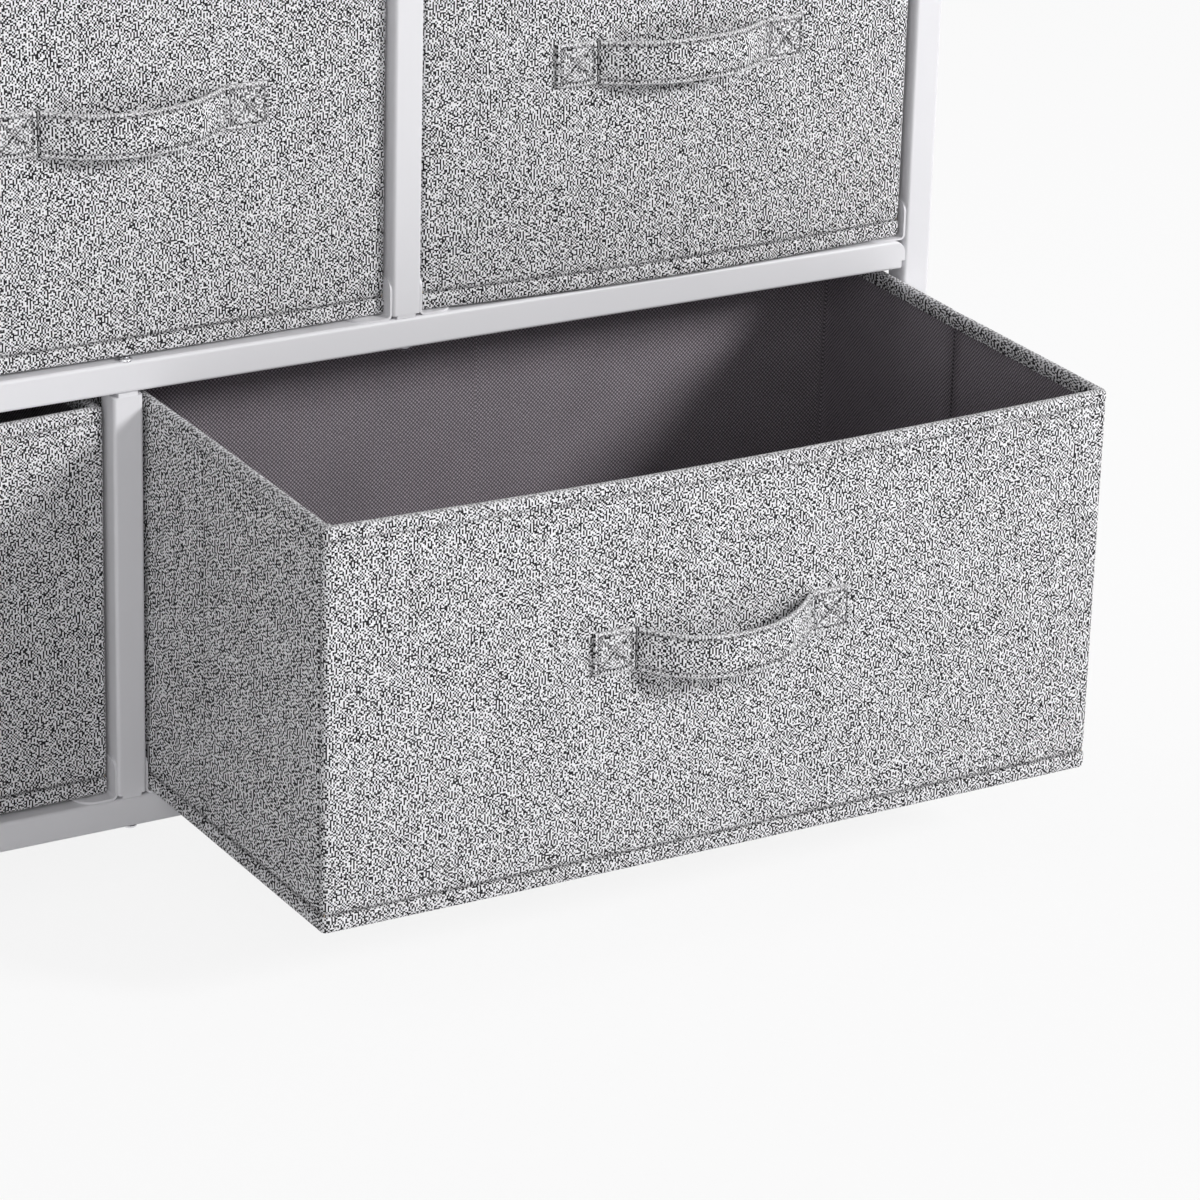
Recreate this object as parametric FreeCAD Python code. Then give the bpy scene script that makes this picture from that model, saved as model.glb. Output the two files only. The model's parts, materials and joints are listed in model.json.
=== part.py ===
import FreeCAD, Part
import os

# Fabric drawer dresser: a square-tube steel frame under a wooden top, with three narrow
# fabric drawers over two wide ones. Millimetres. +X is to the right, +Y to the rear, +Z up.
# The drawer fronts face -Y. The origin is at the middle of the bounding box's floor.

V = FreeCAD.Vector
X_AXIS = V(1, 0, 0)
Y_AXIS = V(0, 1, 0)
Z_AXIS = V(0, 0, 1)

# ---- Frame of square steel tube ----
frame_width = 1000.0         # over the two end posts
tube_size = 17.0             # side of the square tube
tube_wall = 1.2
tube_corner_radius = 2.0
leg_height = 28.0            # floor to the underside of the bottom rails

# ---- Ends of the rails ----
rail_end_block = 10.0        # solid block welded into the tube's end
rail_end_radius = 8.0        # rounded upper corner of the end
rail_notch_width = 2.0       # small step under the end
rail_notch_height = 5.0
spigot_radius = 3.0          # pin on the end block that plugs into the post
spigot_reach = 2.5           # how far the pin stands inside the post's wall
spigot_clearance = 0.1       # radial

# ---- Dividers and their end saddles ----
saddle_gap = 2.0             # tube end to rail, filled by the saddle's neck
saddle_neck_width = 11.0
saddle_neck_setback = 0.5    # neck behind the tube's front and rear faces
saddle_plug_length = 12.0    # part of the saddle inside the tube
saddle_plug_clearance = 0.1  # all round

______

> **Your instructions**
Extract the listing in its entirety and repeat it exactly.

> **Solution**
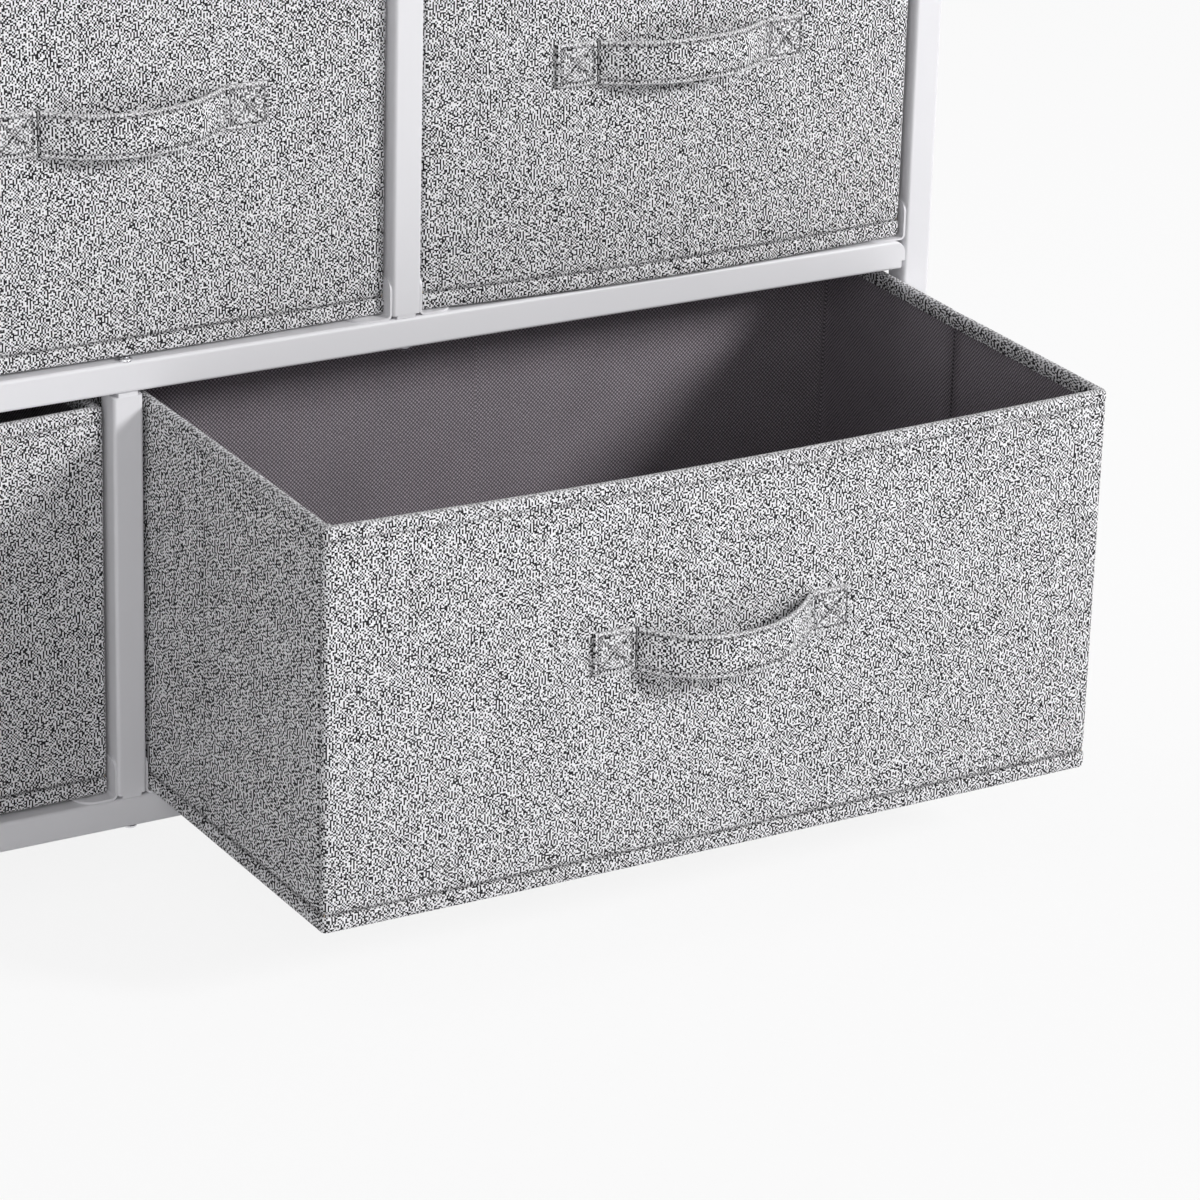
Recreate this object as parametric FreeCAD Python code. Then give the bpy scene script that makes this picture from that model, saved as model.glb. Output the two files only. The model's parts, materials and joints are listed in model.json.
=== part.py ===
import FreeCAD, Part
import os

# Fabric drawer dresser: a square-tube steel frame under a wooden top, with three narrow
# fabric drawers over two wide ones. Millimetres. +X is to the right, +Y to the rear, +Z up.
# The drawer fronts face -Y. The origin is at the middle of the bounding box's floor.

V = FreeCAD.Vector
X_AXIS = V(1, 0, 0)
Y_AXIS = V(0, 1, 0)
Z_AXIS = V(0, 0, 1)

# ---- Frame of square steel tube ----
frame_width = 1000.0         # over the two end posts
tube_size = 17.0             # side of the square tube
tube_wall = 1.2
tube_corner_radius = 2.0
leg_height = 28.0            # floor to the underside of the bottom rails

# ---- Ends of the rails ----
rail_end_block = 10.0        # solid block welded into the tube's end
rail_end_radius = 8.0        # rounded upper corner of the end
rail_notch_width = 2.0       # small step under the end
rail_notch_height = 5.0
spigot_radius = 3.0          # pin on the end block that plugs into the post
spigot_reach = 2.5           # how far the pin stands inside the post's wall
spigot_clearance = 0.1       # radial

# ---- Dividers and their end saddles ----
saddle_gap = 2.0             # tube end to rail, filled by the saddle's neck
saddle_neck_width = 11.0
saddle_neck_setback = 0.5    # neck behind the tube's front and rear faces
saddle_plug_length = 12.0    # part of the saddle inside the tube
saddle_plug_clearance = 0.1  # all round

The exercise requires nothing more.